What we are now concerned to observe is that Jesus certainly did not content Himself with the enunciation of permanent moral principles; He certainly did announce an approaching event; and He certainly did not announce the event without giving some account of its meaning. But when He gave an account of the meaning of the event, no matter how brief that account may have been, He was overstepping the line that separates an undogmatic religion, or even a dogmatic religion that teaches only eternal principles, from one that is rooted in the significance of definite historical facts; He was placing a great gulf between Himself and the philosophic modern liberalism which today incorrectly bears His name.

 

In another way also the teaching of Jesus was rooted in doctrine. It was rooted in doctrine because it depended upon a stupendous presentation of Jesus’ own Person. The assertion is often made, indeed, that Jesus kept His own Person out of His gospel, and came forward merely as the supreme prophet of God. That assertion lies at the very root of the modern liberal conception of the life of Christ. But common as it is, it is radically false. pp. 32-33

Finally, consider the Sermon on the Mount. Many would take it to be the summum bonum of the moral teachings of Jesus. But as Machen points out, his teachings there are also fully suffused with his theological claims:

And when the gospel account of Jesus is considered closely, it is found to involve the Messianic consciousness throughout. Even those parts of the Gospels which have been regarded as most purely ethical are found to be based altogether upon Jesus’ lofty claims. The Sermon on the Mount is a striking example. It is the fashion now to place the Sermon on the Mount in contrast with the rest of the New Testament. ‘We will have nothing to do with theology,’ men say in effect, ‘we will have nothing to do with miracles, with atonement, or with heaven or with hell. For us the Golden Rule is a sufficient guide of life; in the simple principles of the Sermon on the Mount we discover a solution of all the problems of society.’ It is indeed rather strange that men can speak in this way. Certainly it is rather derogatory to Jesus to assert that never except in one brief part of His recorded words did He say anything that is worth while. But even in the Sermon on the Mount there is far more than some men suppose. Men say that it contains no theology; in reality it contains theology of the most stupendous kind. In particular, it contains the loftiest possible presentation of Jesus’ own Person. pp. 35-36

And as I said in my piece from the other day: “We certainly are unable to come even close to the demanding moral imperatives of something like the Sermon on the Mount (see Matthew 5-7). Only the person who has gained new life in Christ and received the indwelling Holy Spirit can begin to start living out what is found on those lofty moral mountain peaks.”

Machen says the same:

So it is with the whole of the discourse. The new law of the Sermon on the Mount, in itself, can only produce despair.

 

Strange indeed is the complacency with which modern men can say that the Golden Rule and the high ethical principles of Jesus are all that they need. In reality, if the requirements for entrance into the Kingdom of God are what Jesus declares them to be, we are all undone; we have not even attained to the external righteousness of the scribes and Pharisees, and how shall we attain to that righteousness of the heart which Jesus demands? The Sermon on the Mount, rightly interpreted, then, makes man a seeker after some divine means of salvation by which entrance into the Kingdom can be obtained. Even Moses was too high for us; but before this higher law of Jesus who shall stand without being condemned? The Sermon on the Mount, like all the rest of the New Testament, really leads a man straight to the foot of the Cross. p. 38

More can be gleaned from this important volume, but hopefully by now you get the point. The ethics of Jesus make no sense apart from the rest of his teachings. Indeed, we cannot even hope to live up to his moral injunctions without first believing and receiving what he said about himself and why he came to planet earth.

[2003 words]

One Reply to “A Package Deal: The Ethics and Teachings of Jesus”

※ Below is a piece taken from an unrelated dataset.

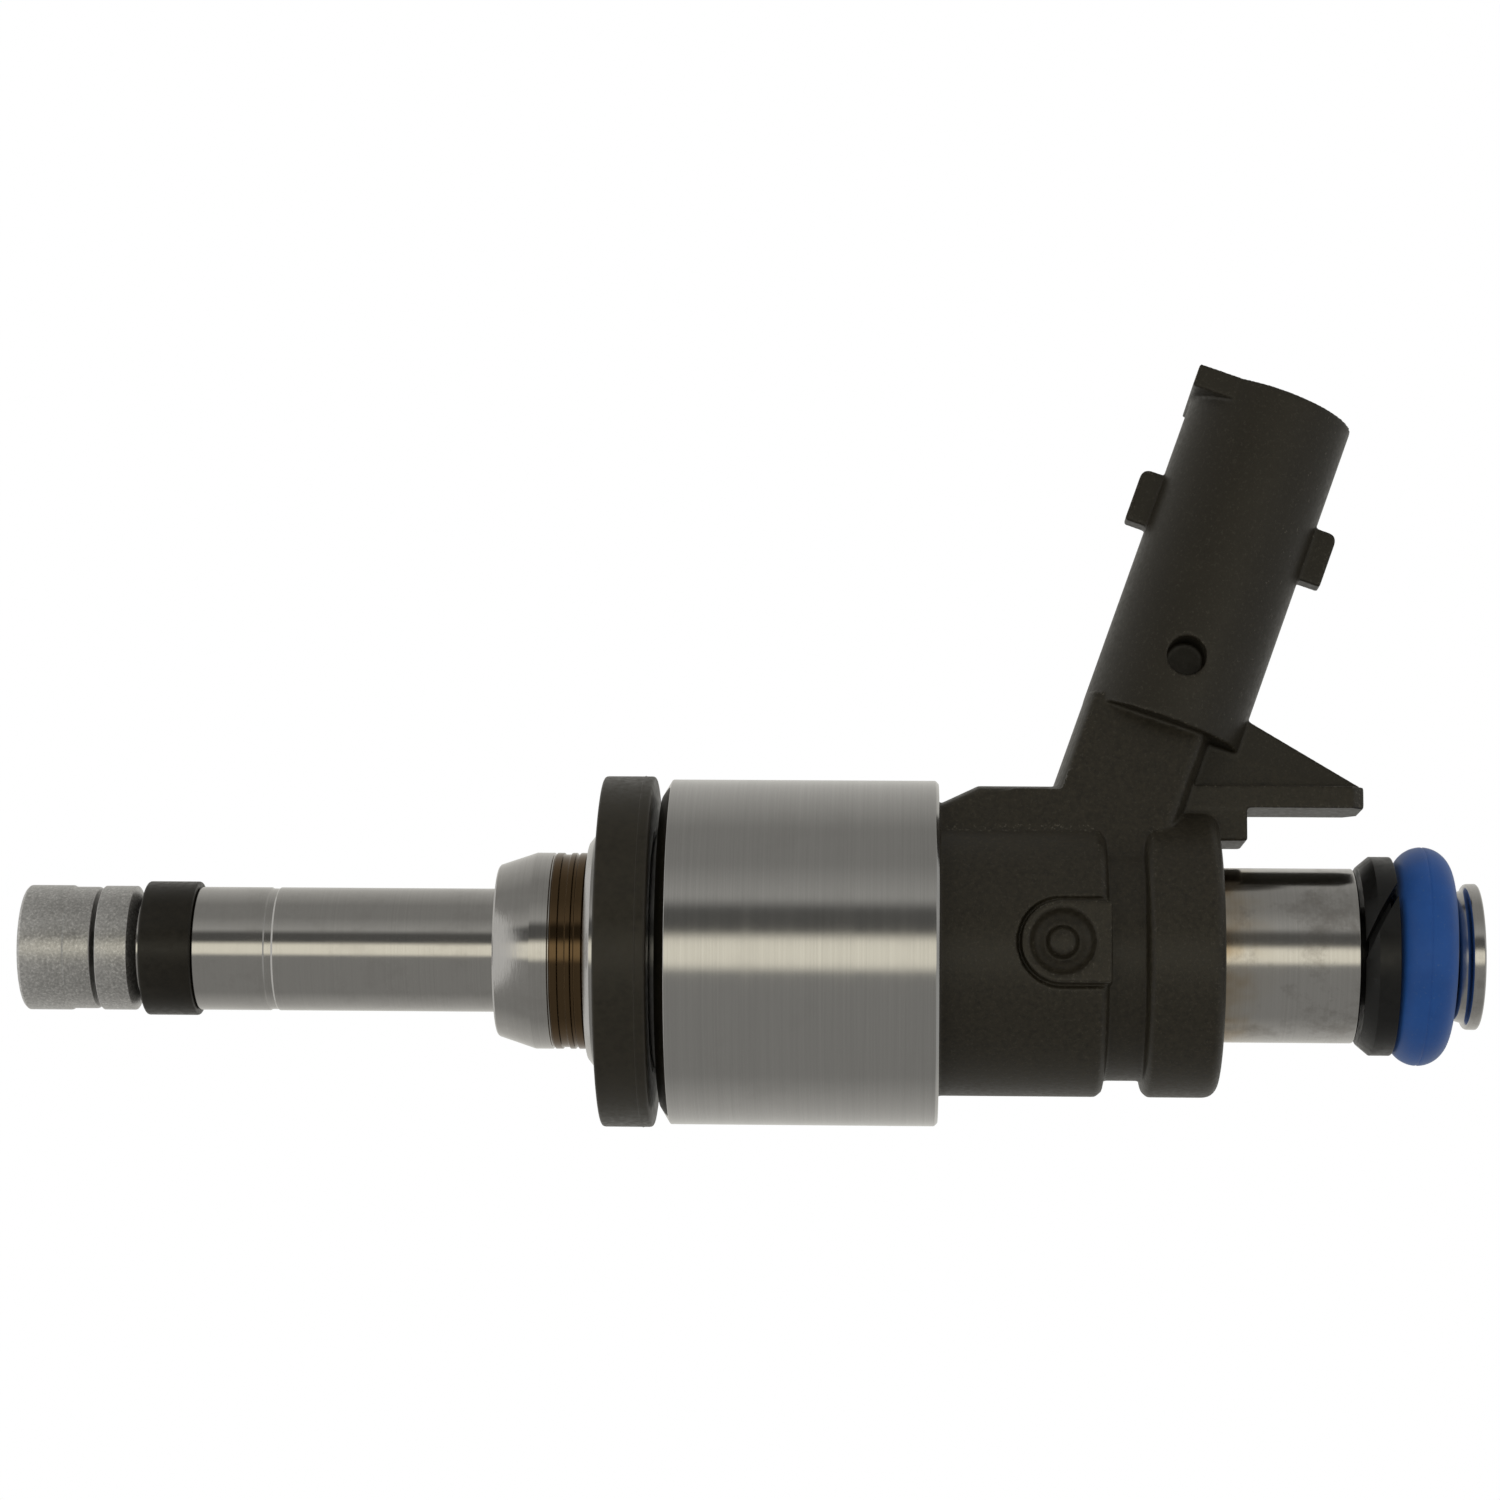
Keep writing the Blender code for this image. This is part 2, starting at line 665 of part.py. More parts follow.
def make_inlet_seals():
    inner = O_RING_MEAN_RADIUS - O_RING_SECTION / 2
    hollow = O_RING_SECTION / 2 + GAP  # the backup ring's upper face is dished to the O-ring
    outer = 5.92
    chamfer_radius = outer - 0.88
    dish_inner = 3.5
    bottom = TUBE_SHOULDER_Z + GAP
    dish = []
    steps = 5
    for step in range(steps + 1):
        radius = outer + (dish_inner - outer) * step / steps
        dish.append((radius, O_RING_Z - math.sqrt(hollow**2 - (radius - O_RING_MEAN_RADIUS) ** 2)))
    foot = [(inner, bottom), (chamfer_radius, bottom), (outer, bottom + 0.66)]
    backup = turned("backup_ring", [*foot, *dish, (inner, dish[-1][1])])
    lean, half_slit = 3.1, 0.4
    low, high = bottom - 0.55, bottom + 2.85
    scarf = [
        (-lean - half_slit, low),
        (-lean + half_slit, low),
        (lean + half_slit, high),
        (lean - half_slit, high),
    ]
    middle_radius = (inner + outer) / 2
    slit = plate("scarf_slit", scarf, 2.2, middle_radius)
    slit.data.transform(Matrix.Rotation(math.radians(-24), 4, "Z"))
    cut(backup, slit)
    finish(backup, "backup_plastic")
    section = arc(O_RING_MEAN_RADIUS, O_RING_Z, O_RING_SECTION / 2, 0, 360, 14)[:-1]
    finish(turned("inlet_o_ring", section), "o_ring_rubber")


def make_inlet_filter():
    outer = INLET_BORE_RADIUS - GAP
    collar_bottom, collar_top = 48.3, 49.8
    foot_bottom, foot_top = 41.8, 42.4
    cage = sleeve("inlet_filter", 1.2, outer, collar_bottom, collar_top)
    rib_x = (1.22, 1.62)
    rib_z = (foot_top - 0.3, collar_bottom + 0.3)
    rib_side = [(rib_x[0], rib_z[0]), (rib_x[1], rib_z[0]), (rib_x[1], rib_z[1]), (rib_x[0], rib_z[1])]
    ribs = 4
    for rib in range(ribs):
        bar = plate("rib", rib_side, 0.2)
        bar.data.transform(Matrix.Rotation(2 * math.pi * (rib + 0.5) / ribs, 4, "Z"))
        join(cage, bar)
    join(cage, rod("foot", (0, 0, foot_bottom), (0, 0, foot_top), outer - 0.02, sides=SIDES))
    finish(cage, "filter_plastic")
    finish(sleeve("filter_mesh", 0.78, 0.9, foot_top + GAP, collar_top - GAP), "filter_gauze")


def make_adjusting_sleeve():
    bottom, top = ADJUSTING_SLEEVE_Z
    tube = sleeve("adjusting_sleeve", 0.9, INLET_BORE_RADIUS - GAP, bottom, top, 0.15)
    slot = [(0.3, bottom - 1), (2.5, bottom - 1), (2.5, top + 1), (0.3, top + 1)]
    cut(tube, plate("slot", slot, 0.25))
    finish(tube, "spring_steel")


# ---- moving pieces ----
def make_needle(axis):
    stop_bottom = ARMATURE_Z[1] + ARMATURE_FREE_TRAVEL + STOP_GAP / 2
    stop_top = STOP_RING_TOP_Z
    ball_top = BALL_Z + 1.2
    needle = turned("valve_needle", [
        (0, ball_top + GAP),
        (NEEDLE_RADIUS - 0.15, ball_top + GAP),
        (NEEDLE_RADIUS, ball_top + GAP + 0.2),
        (NEEDLE_RADIUS, stop_top + 0.2),
        (NEEDLE_RADIUS - 0.2, stop_top + 0.3),
        (NEEDLE_RADIUS - 0.2, stop_top + 1.0),
        (0, stop_top + 1.0),
    ])
    finish(needle, "spring_steel", axis)

    top_degrees = math.degrees(math.asin((ball_top - BALL_Z) / BALL_RADIUS))
    round_side = arc(0, BALL_Z, BALL_RADIUS, -90, top_degrees, 9)
    round_side[0] = (0, BALL_Z - BALL_RADIUS)
    ball = turned("needle_ball", [*round_side, (0, ball_top)])
    below, above = BALL_Z - 2, BALL_Z + 2
    flats = turned("fuel_flats", [(0, below), (1.62, below), (1.62, above), (0, above)], sides=5)
    combine(ball, flats, "INTERSECT")
    finish(ball, "spring_steel", axis)

    pressed = NEEDLE_RADIUS + GAP
    finish(sleeve("needle_stop_ring", pressed, 2.6, stop_bottom, stop_top), "turned_steel", axis)
    lower = sleeve("lower_stop_sleeve", pressed, 1.9, ARMATURE_Z[0] - 1.2, ARMATURE_Z[0] - STOP_GAP)
    finish(lower, "turned_steel", axis)


def make_armature(axis):
    bore = NEEDLE_RADIUS + RUNNING_GAP
    pocket_radius = 1.95
    armature = turned("armature", [
        (bore, ARMATURE_Z[0]),
        (CHAMBER_RADIUS - RUNNING_GAP - 0.2, ARMATURE_Z[0]),
        (CHAMBER_RADIUS - RUNNING_GAP, ARMATURE_Z[0] + 0.2),
        (CHAMBER_RADIUS - RUNNING_GAP, ARMATURE_Z[1] - 0.2),
        (CHAMBER_RADIUS - RUNNING_GAP - 0.2, ARMATURE_Z[1]),
        (pocket_radius, ARMATURE_Z[1]),
        (pocket_radius, ARMATURE_POCKET_Z),
        (bore, ARMATURE_POCKET_Z),
    ])
    passages = 4
    for passage in range(passages):
        angle = 2 * math.pi * (passage + 0.5) / passages
        x, y = 3.3 * math.cos(angle), 3.3 * math.sin(angle)
        ends = (x, y, ARMATURE_Z[0] - 1), (x, y, ARMATURE_Z[1] + 1)
        cut(armature, rod("fuel_passage", *ends, 0.5, sides=10))
    finish(armature, "soft_magnetic_steel", axis)


def make_springs(needle_axis):
    """The armature's spring hangs under the stop ring; the closing spring stays in the tube."""
    bottom = ARMATURE_POCKET_Z + 0.1
    spring = coil_spring("armature_spring", 1.5, 0.15, bottom, ARMATURE_Z[1] - 0.1, 3)
    finish(spring, "spring_steel", needle_axis)
    ends = STOP_RING_TOP_Z + GAP, ADJUSTING_SLEEVE_Z[0] - GAP
    spring = coil_spring("closing_spring", 1.4, 0.26, *ends, 7)
    finish(spring, "spring_steel")


def make_needle_guide():
    guide = sleeve("needle_guide", NEEDLE_RADIUS + RUNNING_GAP, CHAMBER_RADIUS - GAP, 1.8, 3.0)
    holes = 6
    for hole in range(holes):
        angle = 2 * math.pi * hole / holes
        x, y = 2.7 * math.cos(angle), 2.7 * math.sin(angle)
        cut(guide, rod("fuel_hole", (x, y, 1.0), (x, y, 4.0), 0.45, sides=10))
    finish(guide, "turned_steel")


def main():
    clear_scene()
    make_nozzle_seat()
    make_nozzle_body()
    make_combustion_seal()
    make_valve_body()
    make_isolator_ring()
    make_solenoid_housing()
    make_coil()
    make_yoke_washer()
    make_non_magnetic_ring()
    make_pole_core()
    make_terminals()
    make_connector_overmold()
    make_inlet_tube()
    make_inlet_seals()
    make_inlet_filter()
    make_adjusting_sleeve()
    make_needle_guide()
    needle_axis = carrier("needle_axis")
    make_needle(needle_axis)
    make_springs(needle_axis)
    make_armature(carrier("armature_axis", needle_axis))


main()
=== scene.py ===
import json
import math

import bmesh
import bpy
from mathutils import Matrix, Vector


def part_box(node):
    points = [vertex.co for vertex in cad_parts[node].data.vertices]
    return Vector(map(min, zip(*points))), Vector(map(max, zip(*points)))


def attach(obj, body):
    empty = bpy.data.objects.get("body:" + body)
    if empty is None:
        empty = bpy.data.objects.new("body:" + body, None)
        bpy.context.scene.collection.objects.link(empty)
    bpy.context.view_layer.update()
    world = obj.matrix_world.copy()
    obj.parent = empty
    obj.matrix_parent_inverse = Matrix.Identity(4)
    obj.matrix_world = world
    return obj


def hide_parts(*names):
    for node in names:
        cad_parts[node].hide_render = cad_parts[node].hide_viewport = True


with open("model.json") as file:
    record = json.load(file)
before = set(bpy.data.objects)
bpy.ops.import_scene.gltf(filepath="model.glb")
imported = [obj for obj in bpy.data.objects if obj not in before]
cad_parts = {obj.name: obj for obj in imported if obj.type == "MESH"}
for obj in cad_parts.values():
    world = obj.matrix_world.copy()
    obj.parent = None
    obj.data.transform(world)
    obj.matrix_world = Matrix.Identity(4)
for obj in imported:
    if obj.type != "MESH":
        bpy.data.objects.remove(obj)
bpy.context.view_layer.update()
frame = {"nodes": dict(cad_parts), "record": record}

# Lengths are millimetres, and MM turns them into metres. +Z is the injector's axis, towards the
# fuel inlet, and the connector leans out towards +X.
MM = 0.001
SIDES = 160  # facets round each turned piece
BODY = "injector_body"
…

  1. Yes Jesus was absolutely clear at the end of John 5 that the Pharisees failed because they did not believe Moses’ teaching and He also made it clear that to believe Him, Jesus, they needed to believe Moses. Not that Gentiles were ever under Mosaic law but the law does explain God’s morality, such as why He destroyed Sodom and Gomorrah hundreds of years prior to the law being given plus Moses was just one of the prophets we are meant to learn from. As Paul said, the (Mosaic) law was a teacher.

    It is absurd to suggest that the OT prophecies about the end times were not meant to be used in the end times. For example, being overcome by spiritual Babylon in the end times means we should understand Israel’s defeat by the original Babylon; which was a multi-god worshipping, syncretist, worldly, corrupt and decadent society set to fail and be overthrown. Very much like what we now see.

    Jesus’ teaching clarified OT teaching but was never meant to replace anything. God’s teaching is a foundation and Jesus’ work was to return the lost sheep to that foundation, not to create a replacement foundation. There can only ever be one foundation.

    One of the big tricks these days is to “explain” how the Bible, including the Apostle Paul’s writing, were supposedly influenced by the culture at the time, completely ignoring, of course, that God never changes and that Christian teaching is described as a rock on which you build your life and that God is immoveable plus that God’s teaching had already influenced the Jewish culture anyway etc., etc., and then they use this to explain why it us supposedly right to now be influenced by modern culture, in complete contravention of what scripture says.

    So, for example, if the NT teaches that the husband should be the head of the household or the leader in the church, that was just the culture at the time. Talk about missing the point and basing your thinking on absurdities. God may as well have not bothered trying to teach. In fact, understanding authority is shown to be fundamental to faith.

    The way of the world was never God’s way. To think like that shows a complete lack of understanding of the spiritual battle we are in. You would have to wonder how people have been tricked into thinking like this but I guess, in some ways, the answer to that is clear.